Friday, August 7, 2009

I need you, I miss you, I love you <3


HE ASKED ME OUT! oh god I'm so fucking happy! it hasn't really hit me yet like i don't really feel it but i know i will the next time i see him. that's what always happens to me. so now i know how much time it would take me to get back on my feet...2 months. that's how long it took 2 very very very very long months. now the question is when will i stop thinking of him. but its not the same way i must say its more remembering things or wishing i could ask him things but it doesn't hurt anymore. i don't feel like crying. sometimes i may want to kill him but it doesn't last long. i hung out with him alone yesterday at my house and we watched Across The Universe and Shawn of the Dead. i think he like across the universe but i don't know we weren't really watching we were talking most of the time. and he made me watch Shawn of the dead and it was sooooooooo funny i loved it! i love how hes seen most of my favorite movies. most people don't like my favorite movies but hes already seen them so i can watch them with him and he wont think I'm stupid cause of the movies i watch. he loves music he sends me a lot when we're on facebook. i like most of the stuff he sends me i mean its not stuff i would put on my ipod but if i was listening to the radio and it came on i wouldn't change it. oh and he loves my dogs no matter how annoying they get he sits there and pets them and i think its so cute. most people are like "get the dog off of me!" and i don't sometimes it bothers me but i guess not every one likes my dogs. but he does and i love that! its going to suck when i go camping and i wont see him or talk to him. but i know it will give me something to look forward to.

Wednesday, August 5, 2009

bliss i finally found bliss!



i found a new nick name for him and i think it fits a lot better... Mr. music man. it fits so well. god he makes me so happy! i talk to him all day and we never run out of a thing to say to each other. he can be so cute sometimes and it makes me smile the biggest smile I've ever given in months... no almost half a year. i was messed up for a while and i don't know why but Mr. music man makes me so happy he makes it all seem better. i haven't thought a bad thing in like 2 months and its wonderful! he understands everything! and when we joking around he doesn't say anything hurtful i mean i joke around and say wow your mean but he never says anything truly mean and i love that cause before i had someone that would say the meanest things then say I'm kidding.
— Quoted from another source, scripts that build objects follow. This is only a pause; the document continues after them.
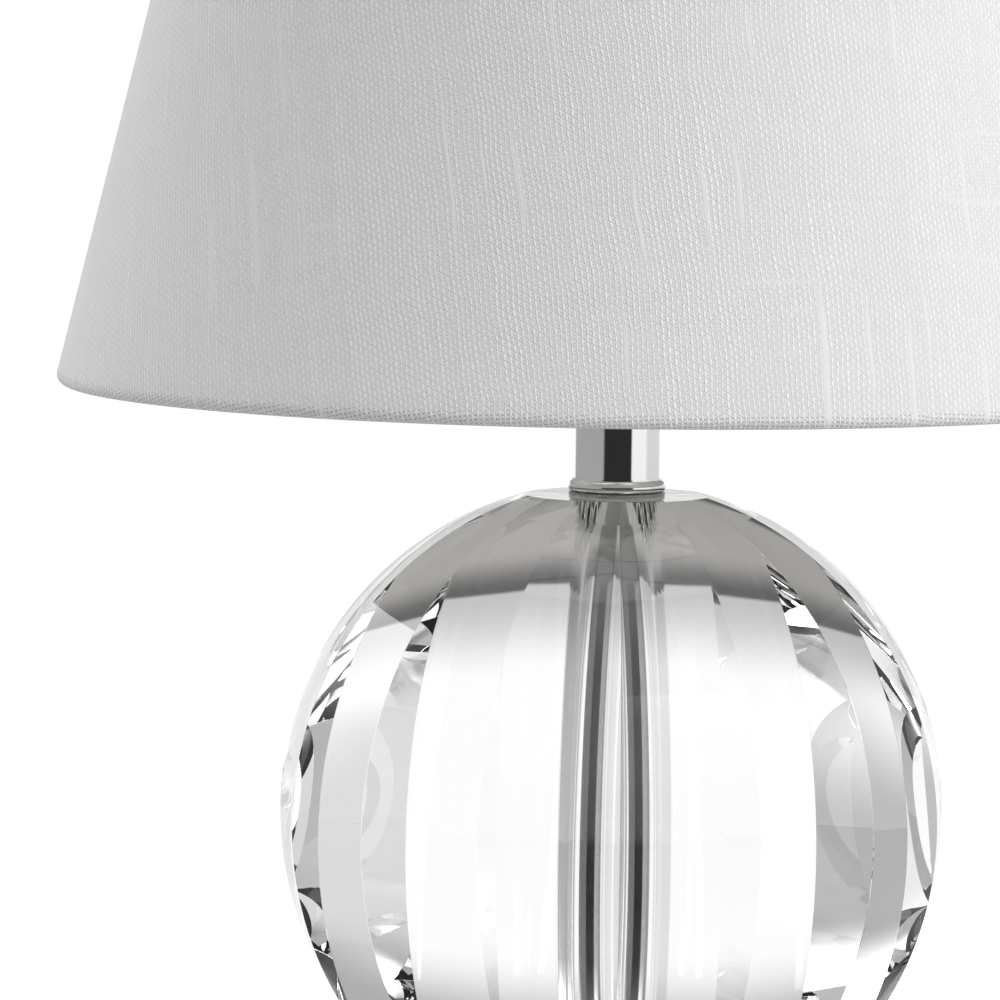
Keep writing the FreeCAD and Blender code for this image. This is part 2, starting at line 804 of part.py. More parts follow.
def bulb_dome():
    inner = BULB_R - 1.2
    inner_r = math.sqrt(inner**2 - (DOME_Z - HOUSING_TOP_Z) ** 2)
    return turned(
        [
            (HOUSING_TOP_R, HOUSING_TOP_Z),
            (*dome_point(BULB_R, 0), dome_point(BULB_R, 60)),
            dome_point(inner, 0),
            (inner_r, HOUSING_TOP_Z, dome_point(inner, 60)),
        ]
    )


# ---- write -------------------------------------------------------------------------------

NODES = {
    "felt_pad": felt_pad(),
    "bottom_plate": bottom_plate(),
    "foot_shell": foot_shell(),
    "cord_grommet": cord_grommet(),
    "foot_washer": foot_washer(),
    "foot_nut": foot_nut(),
    "lower_collar": lower_collar(),
    "lower_gasket": lower_gasket(),
    "crystal_ball": crystal_ball(),
    "lamp_pipe": lamp_pipe(),
    "upper_gasket": upper_gasket(),
    "upper_collar": upper_collar(),
    "neck_tube": neck_tube(),
    "neck_cap": neck_cap(),
    "saddle": saddle(),
    "harp": harp(),
    "ferrule_left": ferrule(-1),
    "ferrule_right": ferrule(1),
    "swivel_stud": swivel_stud(),
    "shade_fabric": shade_fabric(),
    "shade_liner": shade_liner(),
    "shade_bottom_ring": shade_bottom_ring(),
    "shade_fitter": shade_fitter(),
    "finial_base": finial_base(),
    "finial_ball": finial_ball(),
    "socket_cap": socket_cap(),
    "socket_set_screw": socket_set_screw(),
    "socket_shell": socket_shell(),
    "socket_insulator": socket_insulator(),
    "socket_body": socket_body(),
    "terminal_screws": terminal_screws(),
    "socket_screw_shell": socket_screw_shell(),
    "socket_contact": socket_contact(),
    "switch_knob": switch_knob(),
    "bulb_contact": bulb_contact(),
    "bulb_insulator": bulb_insulator(),
    "bulb_screw": bulb_screw(),
    "bulb_housing": bulb_housing(),
    "bulb_led_board": bulb_led_board(),
    "bulb_dome": bulb_dome(),
}

os.makedirs("parts", exist_ok=True)
for name, shape in NODES.items():
    if not shape.isValid():
        print("not valid:", name)
    shape.exportStep(f"parts/{name}.step")
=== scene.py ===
"""Looks for the crystal table lamp: materials, cut crystal, sewn linen shade, bulb thread and studio."""

import json
import math

import bpy
import numpy as np
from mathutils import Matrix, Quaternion, Vector


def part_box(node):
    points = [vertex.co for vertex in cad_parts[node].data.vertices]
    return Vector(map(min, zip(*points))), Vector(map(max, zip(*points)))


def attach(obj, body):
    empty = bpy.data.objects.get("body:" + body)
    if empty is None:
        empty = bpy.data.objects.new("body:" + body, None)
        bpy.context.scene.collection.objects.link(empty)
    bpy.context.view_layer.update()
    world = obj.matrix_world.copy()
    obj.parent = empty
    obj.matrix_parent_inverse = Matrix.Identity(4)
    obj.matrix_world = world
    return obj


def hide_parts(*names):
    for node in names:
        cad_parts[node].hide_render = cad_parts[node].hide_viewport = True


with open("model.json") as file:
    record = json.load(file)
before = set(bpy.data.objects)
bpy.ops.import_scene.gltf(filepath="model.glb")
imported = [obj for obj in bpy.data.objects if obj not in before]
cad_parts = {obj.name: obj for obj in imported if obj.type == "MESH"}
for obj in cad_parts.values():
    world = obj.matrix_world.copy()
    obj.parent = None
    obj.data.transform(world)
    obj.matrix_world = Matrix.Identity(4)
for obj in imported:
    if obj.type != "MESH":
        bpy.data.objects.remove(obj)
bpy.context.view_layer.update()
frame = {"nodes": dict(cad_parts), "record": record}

MM = 0.001

# ---- places and sizes, read from the frame -----------------------------------------------


def reach(node):
    """A round node's radius, and its lowest and highest z."""
    low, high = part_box(node)
    return max(high.x, high.y), low.z, high.z


BALL_R = 99.0 * MM
BALL_SIDES = 15
BALL_TURN = math.radians(0.5)
_, BALL_LOW, BALL_HIGH = reach("crystal_ball")
BALL_Z = (BALL_LOW + BALL_HIGH) / 2
BORE_R = 10.0 * MM

SHADE_R, SHADE_LOW, SHADE_HIGH = reach("shade_fabric")
SHADE_TOP_R = 114.3 * MM
LEAN = math.atan2(SHADE_R - SHADE_TOP_R, SHADE_HIGH - SHADE_LOW)
CLOTH_T = 0.5 * MM
HEM_DEPTH = 10.0 * MM
SKIN_R = 2.35 * MM  # a ring's wire centre to the middle of the cloth
SEAM = math.radians(120)  # the seam's bearing, counted from the lamp's right towards its back
FITTER_ARMS = [math.radians(a) for a in (90, 210, 330)]


# ---- node trees --------------------------------------------------------------------------


class Nodes:
    """A node tree, with short ways to add nodes.  Values may be numbers, tuples or other nodes' sockets."""

    def __init__(self, tree):
        self.tree = tree
        tree.nodes.clear()

    def add(self, kind, settings=None, **sockets):
        node = self.tree.nodes.new(kind)
        for name, value in (settings or {}).items():
            setattr(node, name, value)
        for name, value in sockets.items():
            self.join(node.inputs[name.replace("_", " ")], value)
        return node

    def join(self, socket, value):
        if isinstance(value, bpy.types.NodeSocket):
            self.tree.links.new(value, socket)
        else:
            socket.default_value = value

    def math(self, operation, *values):
        node = self.add("ShaderNodeMath", {"operation": operation})
        for socket, value in zip(node.inputs, values):
            self.join(socket, value)
        return node.outputs[0]

    def dot(self, vector, x, y, z=0.0):
        node = self.add("ShaderNodeVectorMath", {"operation": "DOT_PRODUCT"})
        self.join(node.inputs[0], vector)
        self.join(node.inputs[1], (x, y, z))
        return node.outputs["Value"]

    def vector(self, x, y, z=0.0):
        return self.add("ShaderNodeCombineXYZ", X=x, Y=y, Z=z).outputs[0]

    def scaled(self, vector, x, y, z):
        node = self.add("ShaderNodeVectorMath", {"operation": "MULTIPLY"})
        self.join(node.inputs[0], vector)
        self.join(node.inputs[1], (x, y, z))
        return node.outputs[0]

    def noise(self, vector, scale, detail=2.0, roughness=0.5):
        node = self.add("ShaderNodeTexNoise", Vector=vector, Scale=scale, Detail=detail, Roughness=roughness)
        return node.outputs["Fac"]

    def random(self, *values):
        """A fixed random number for each whole number."""
        vector = self.vector(*values)
        return self.add("ShaderNodeTexWhiteNoise", Vector=vector).outputs["Value"]

    def ramp(self, value, low, high, start=0.0, end=1.0):
        """Maps low..high to start..end, held outside."""
        node = self.add("ShaderNodeMapRange", Value=value, From_Min=low, From_Max=high, To_Min=start, To_Max=end)
        return node.outputs[0]

    def smooth(self, value, low, high, start=0.0, end=1.0):
        settings = {"interpolation_type": "SMOOTHSTEP"}
        sockets = {"Value": value, "From_Min": low, "From_Max": high, "To_Min": start, "To_Max": end}
        return self.add("ShaderNodeMapRange", settings, **sockets).outputs[0]

    def mixed(self, factor, first, second):
        """A number between two."""
        return self.add("ShaderNodeMix", {"data_type": "FLOAT"}, Factor=factor, A=first, B=second).outputs[0]

    def blend(self, factor, first, second):
        """A colour between two."""
        node = self.add("ShaderNodeMix", {"data_type": "RGBA"})
        self.join(node.inputs[0], factor)
        self.join(node.inputs[6], (*first, 1.0) if isinstance(first, tuple) else first)
        self.join(node.inputs[7], (*second, 1.0) if isinstance(second, tuple) else second)
        return node.outputs[2]

    def bump(self, height, distance, strength=1.0):
        return self.add("ShaderNodeBump", Height=height, Distance=distance, Strength=strength).outputs[0]

    def place(self):
        """Where a point is on the object, in metres."""
        return self.add("ShaderNodeTexCoord").outputs["Object"]


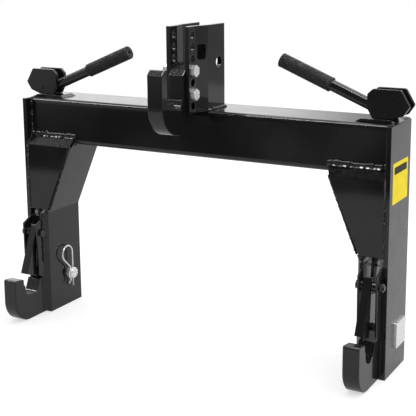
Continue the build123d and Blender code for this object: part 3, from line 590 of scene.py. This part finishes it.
def weld_ribbon(name, start, end, slope, out, wide):
    """A flat, slightly wavy run of weld from start to end, and its mirror image."""
    verts, faces = [], []
    for side in (1, -1):
        first = len(verts)
        for n in range(RIBBON_STEPS + 1):
            drift = RIBBON_WAVE * (math.sin(1.7 * n) + math.sin(0.61 * n + side))
            middle = start.lerp(end, n / RIBBON_STEPS) + out * drift
            half, back = slope * (wide / 2 + drift), out * RIBBON_THICK
            for corner in (middle - half, middle + half, middle + half - back, middle - half - back):
                verts.append((side * corner.x, corner.y, corner.z))
        for n in range(RIBBON_STEPS):
            a = first + 4 * n
            faces += [(a + k, a + (k + 1) % 4, a + 4 + (k + 1) % 4, a + 4 + k) for k in range(4)]
        last = first + 4 * RIBBON_STEPS
        faces += [tuple(range(first, first + 4)), tuple(range(last, last + 4))]
    mesh = plain_mesh(name, verts, faces)
    return add_piece(name, mesh, weld_enamel, "frame", smooth=False)


toe_from = Vector((cover_low[0] + 3 * MM, BEAM_FRONT - 4.2 * MM, COVER_TOP - 2.8 * MM))
toe_to = Vector((BEAM_END - 8 * MM, toe_from.y, toe_from.z))
toe_slope = Vector((0, math.sin(TOE_TILT), math.cos(TOE_TILT)))
toe_out = Vector((0, -math.cos(TOE_TILT), math.sin(TOE_TILT)))
toe = weld_ribbon("cover_top_toes", toe_from, toe_to, toe_slope, toe_out, TOE_WIDE)

seam_in = Vector((inner_high[0] - PLATE + 0.4 * MM, LEG_FRONT, 0))
seam_hook = Vector((hook_low[0], LEG_FRONT - 11 * MM, 0))
seam_slope = (seam_hook - seam_in).normalized()
seam_out = Vector((seam_slope.y, -seam_slope.x, 0))
seam_foot = (seam_in + seam_hook) / 2 + Vector((0, 0, 3 * MM))
seam_head = (seam_in + seam_hook) / 2 + Vector((0, 0, COVER_FOOT - 6 * MM))
seam_wide = (seam_hook - seam_in).length
seam = weld_ribbon("hook_seam_welds", seam_foot, seam_head, seam_slope, seam_out, seam_wide)
print("ribbons:", toe.name, seam.name)

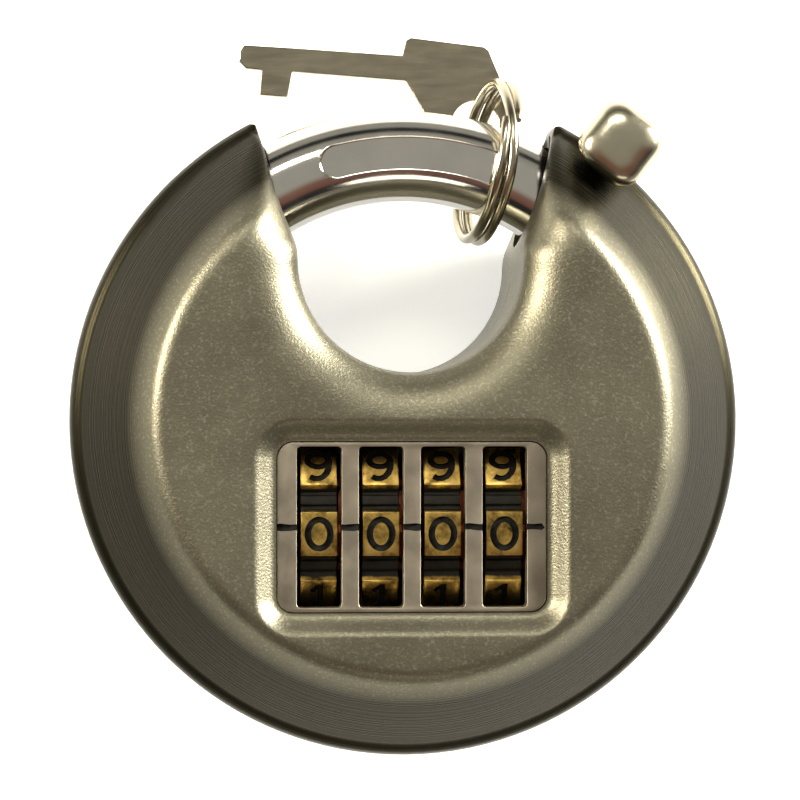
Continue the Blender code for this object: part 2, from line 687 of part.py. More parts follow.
def detent_spring():
    """Leaf spring under the wheels: a strip with a finger for each sleeve."""
    bm = bmesh.new()
    box(bm, -12.6, 12.6, -6.0, -4.6, 3.2, 3.55)
    ob = new_object("detent_spring", bm, SPRING, 1.0, 0.3)
    for k in range(4):
        x = wheel_x(k) + WHEEL_W / 2 + 0.9
        bm = bmesh.new()
        side = [(-5.1, 3.25), (-5.1, 3.6), (-7.6, 5.4), (-9.9, 7.2), (-10.7, 7.5), (-11.5, 7.2), (-12.1, 6.8),
                (-12.1, 6.4), (-11.5, 6.8), (-10.7, 7.1), (-9.9, 6.8), (-7.6, 5.0)]
        a = [bm.verts.new((x - 0.5, p, q)) for p, q in side]
        b = [bm.verts.new((x + 0.5, p, q)) for p, q in side]
        bm.faces.new(a[::-1])
        bm.faces.new(b)
        for i in range(len(a)):
            j = (i + 1) % len(a)
            bm.faces.new((a[i], a[j], b[j], b[i]))
        bmesh.ops.triangulate(bm, faces=bm.faces)
        boolean(ob, bm, "UNION")
    return ob


def fence_bar():
    """Bar with four teeth that drop into the sleeves' gates."""
    bm = bmesh.new()
    box(bm, -13.1, 13.1, 2.3, 3.6, WHEEL_Z - 2.2, WHEEL_Z + 2.2)
    ob = new_object("fence_bar", bm, ZINC, 0.9, 0.4)
    for k in range(4):
        x = wheel_x(k) + WHEEL_W / 2 + 0.9
        bm = bmesh.new()
        box(bm, x - 0.45, x + 0.45, WHEEL_Y + 7.3, 2.6, WHEEL_Z - 0.3, WHEEL_Z + 0.3)
        boolean(ob, bm, "UNION")
    return ob


def fence_springs():
    for k, x in enumerate((-10.5, 10.5)):
        bm = bmesh.new()
        coil(bm, (x, 4.15, WHEEL_Z), (0, 1, 0), 3.1, 1.2, 0.2, 3.0, 6, 9)
        new_object(f"fence_spring_{k + 1}", bm, SPRING, 1.0, 0.3)


BOLT_ANGLE = 32.0


def locking_bolt():
    """Sliding bolt that enters the notch on the inner side of the shackle."""
    bm = bmesh.new()
    box(bm, 15.8, 22.2, -1.25, 1.25, MID - 2.4, MID + 2.4)
    for v in bm.verts:
        v.co = Matrix.Rotation(math.radians(BOLT_ANGLE), 4, "Z") @ v.co
    ob = new_object("locking_bolt", bm, BRIGHT, 1.0, 0.3)
    bm = bmesh.new()
    lathe(bm, [(0, 15.0), (1.0, 15.0), (1.0, 18.2), (0, 18.2)], 14, (0, 0, 0), "X")
    for v in bm.verts:
        v.co = Matrix.Rotation(math.radians(BOLT_ANGLE), 4, "Z") @ (v.co + Vector((0, 0, MID)))
    boolean(ob, bm)
    return ob


def bolt_spring():
    bm = bmesh.new()
    d = polar(1.0, BOLT_ANGLE)
    coil(bm, (14.9 * d[0], 14.9 * d[1], MID), (d[0], d[1], 0), 2.9, 0.62, 0.16, 4.0, 6, 9)
    return new_object("bolt_spring", bm, SPRING, 1.0, 0.3)


def axle_spring():
    bm = bmesh.new()
    coil(bm, (-12.75, WHEEL_Y, WHEEL_Z), (1, 0, 0), 0.9, 2.2, 0.18, 2.0, 6, 12)
    return new_object("axle_spring", bm, SPRING, 1.0, 0.3)


def reset_plug():
    """Turning plug with the keyhole for the reset key, in the back face."""
    x, y = PLUG
    bm = bmesh.new()
    prof = [(0, 0.35), (3.7, 0.35), (4.0, 0.65), (4.0, 2.2), (3.4, 2.2), (3.4, 6.0), (2.6, 6.0), (2.6, 7.6), (0, 7.6)]
    lathe(bm, prof, 28, (x, y, 0))
    ob = new_object("reset_plug", bm, BRASS, 1.0, 0.35, (x, y, 0))
    bm = bmesh.new()
    box(bm, x - 0.75, x + 0.75, y - 2.2, y + 2.2, -1, 5.0)
    boolean(ob, bm)
    bm = bmesh.new()
    box(bm, x - 3.0, x + 3.0, y + 1.0, y + 2.9, 6.4, 9.4)
    lathe_cut = bm
    boolean(ob, lathe_cut, "UNION")
    return ob


def plug_clip():
    x, y = PLUG
    bm = bmesh.new()
    out = [polar(4.7, 40 + 280 * k / 16) for k in range(17)] + [polar(3.65, 320 - 280 * k / 16) for k in range(17)]
    prism(bm, [(x + p, y + q) for p, q in out], 2.5, 3.1)
    return new_object("plug_clip", bm, SPRING, 1.0, 0.3)


# ---------------------------------------------------------------- ring and key
RING_U = Vector((0.174, 0.985, 0.0)).normalized()
RING_N = Vector((0.985, -0.174, -0.17)).normalized()
RING_V = RING_N.cross(RING_U).normalized()
RING_AT = Vector((9.04, 27.5, 11.75))


def key_ring():
    """Split ring: two turns of wire side by side, joined where one crosses to the other."""
    bm = bmesh.new()
    n = 84
    pts = []
    for k in range(n + 1):
        a = 2 * math.pi * 2 * k / n + math.radians(60)
        f = k / n
        side = -0.6 + 1.2 * smooth((f - 0.44) / 0.12)
        pts.append(RING_AT + RING_R * (math.cos(a) * RING_U + math.sin(a) * RING_V) + RING_N * side)
    tube(bm, pts, RING_WIRE, 8)
    return new_object("key_ring", bm, BRIGHT, 1.0, 0.2, tuple(RING_AT))


def reset_key():
    """Flat key threaded on the ring: its bow rests on the ring, its nose on the ground."""
    bm = bmesh.new()
    out = [(-17.15, 40.3), (-16.6, 41.1), (-11.2, 40.7), (0.6, 39.75), (1.0, 41.4), (1.5, 41.7), (9.4, 40.6),
           (9.9, 40.2), (11.5, 36.2), (12.9, 32.8), (12.7, 31.8), (9.4, 27.8), (8.2, 27.3), (4.8, 29.6), (2.9, 33.4),
           (0.95, 36.95), (-11.4, 38.1), (-11.9, 35.3), (-14.9, 35.55), (-14.7, 38.3), (-16.4, 38.5), (-17.2, 39.3)]
    prism(bm, out, 0.0, KEY_T)
    ob = new_object("reset_key", bm, (0.55, 0.52, 0.45), 1.0, 0.3)
    bm = bmesh.new()
    lathe(bm, [(0, -2), (2.5, -2), (2.5, 8), (0, 8)], 24, (*KEY_HOLE, 0))
    boolean(ob, bm)
    # lean: the plate drops along its length, from the ring to the ground
    for v in ob.data.vertices:
        x, y = v.co.x / MM - KEY_HOLE[0], v.co.y / MM - KEY_HOLE[1]
        v.co.z += (KEY_Z + KEY_LEAN * (0.949 * x - 0.316 * y)) * MM
    o = Vector((*KEY_HOLE, KEY_Z)) * MM
    for v in ob.data.vertices:
        v.co -= o
    ob.location = o
    return ob


front_shell()
back_shell()
window_plate()
shackle()
shackle_knob()
knob_screw()
shackle_guide()
tip_socket()
chassis()
chassis_screws()
fence_guides()
wheel_axle()
axle_clip()
for k in range(4):
    number_wheel(k)
    wheel_sleeve(k)
detent_spring()
fence_bar()
fence_springs()
locking_bolt()
bolt_spring()
axle_spring()
reset_plug()
plug_clip()
key_ring()
reset_key()
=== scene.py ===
"""Looks of a disc padlock with four number wheels, a reset key and a split ring."""
import math

import bmesh
import bpy
import numpy as np
from mathutils import Matrix, Vector


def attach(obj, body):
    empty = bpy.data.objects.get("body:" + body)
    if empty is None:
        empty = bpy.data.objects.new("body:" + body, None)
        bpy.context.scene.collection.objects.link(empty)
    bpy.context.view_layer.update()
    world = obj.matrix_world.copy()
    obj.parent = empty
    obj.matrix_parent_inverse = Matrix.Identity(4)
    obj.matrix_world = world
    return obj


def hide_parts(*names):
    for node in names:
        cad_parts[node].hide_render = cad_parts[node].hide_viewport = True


bl_info = {
    "name": "Disc padlock",
    "version": (1, 0, 0),
    "blender": (4, 5, 0),
    "location": "View3D > Sidebar > Padlock",
    "description": "Builds the visible pieces of a disc padlock round its packed frame",
    "category": "Object",
}

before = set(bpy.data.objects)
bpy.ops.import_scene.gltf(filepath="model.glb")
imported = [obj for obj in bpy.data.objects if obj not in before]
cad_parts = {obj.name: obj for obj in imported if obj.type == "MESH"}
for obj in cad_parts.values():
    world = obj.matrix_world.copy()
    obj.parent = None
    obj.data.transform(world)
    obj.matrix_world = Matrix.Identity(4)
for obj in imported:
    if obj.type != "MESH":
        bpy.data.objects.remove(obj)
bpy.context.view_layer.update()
MM = 0.001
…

I'm glad that's over with. every time i give him a hug he picks me up. i love that i love being picked up. and he motivated me to go back to dance and I'm so happy. I've wanted to go back to dance for the longest time I've missed it so much. its my happy place and my Mr. music man motivated me to go back. I'm really excited to go back Ive missed it so much. maybe ill get most of my shape back and my flexibility. i have never been so happy in such a long time its wonderful! i love it! i still think of the last one i think of him a lot but it doesn't hurt anymore its more what i would say to him if i could be completely honest but i mean school will suck more then anything in the world but i know ill get through it i know i will.

Tuesday, August 4, 2009

happy? god finally!


i just had the best night that I've ever had in the longest time! i really really really like my new interest... i really need a new name for him...hmmm....happy boyy! that's what ill call him happy boy :) when I'm around him in so comfortable and just sitting next to him makes my heart jump i haven't felt like that in a really long time. he makes me feel so good so happy so alive. he means so much to me. i was talking to him while at my friends house and i don't think I've ever been so happy doing nothing just have my leg touch his makes my heart stop and i cant help but smile. it feels so good to just joke around with him and pretend to fight with him. it was the best feeling when we went to a store and we were joking around and he picked me up and carried me way. i was smiling so much my cheeks hurt. i stay up till 3 am just to talk to him and i love every second of it. he makes me so happy. he makes me forget my past. i haven't been this happy in a long time and it feels so good. his smile just lights up my whole day. talking to him every night is the perfect ending to my day. i mean i really cant think of a better way to end my day, talking to my favorite person and then passing out into a deep sleep. what in the world could be better then that! he may be crazy and odd and gets hurt a lot i still think hes awesome in every way!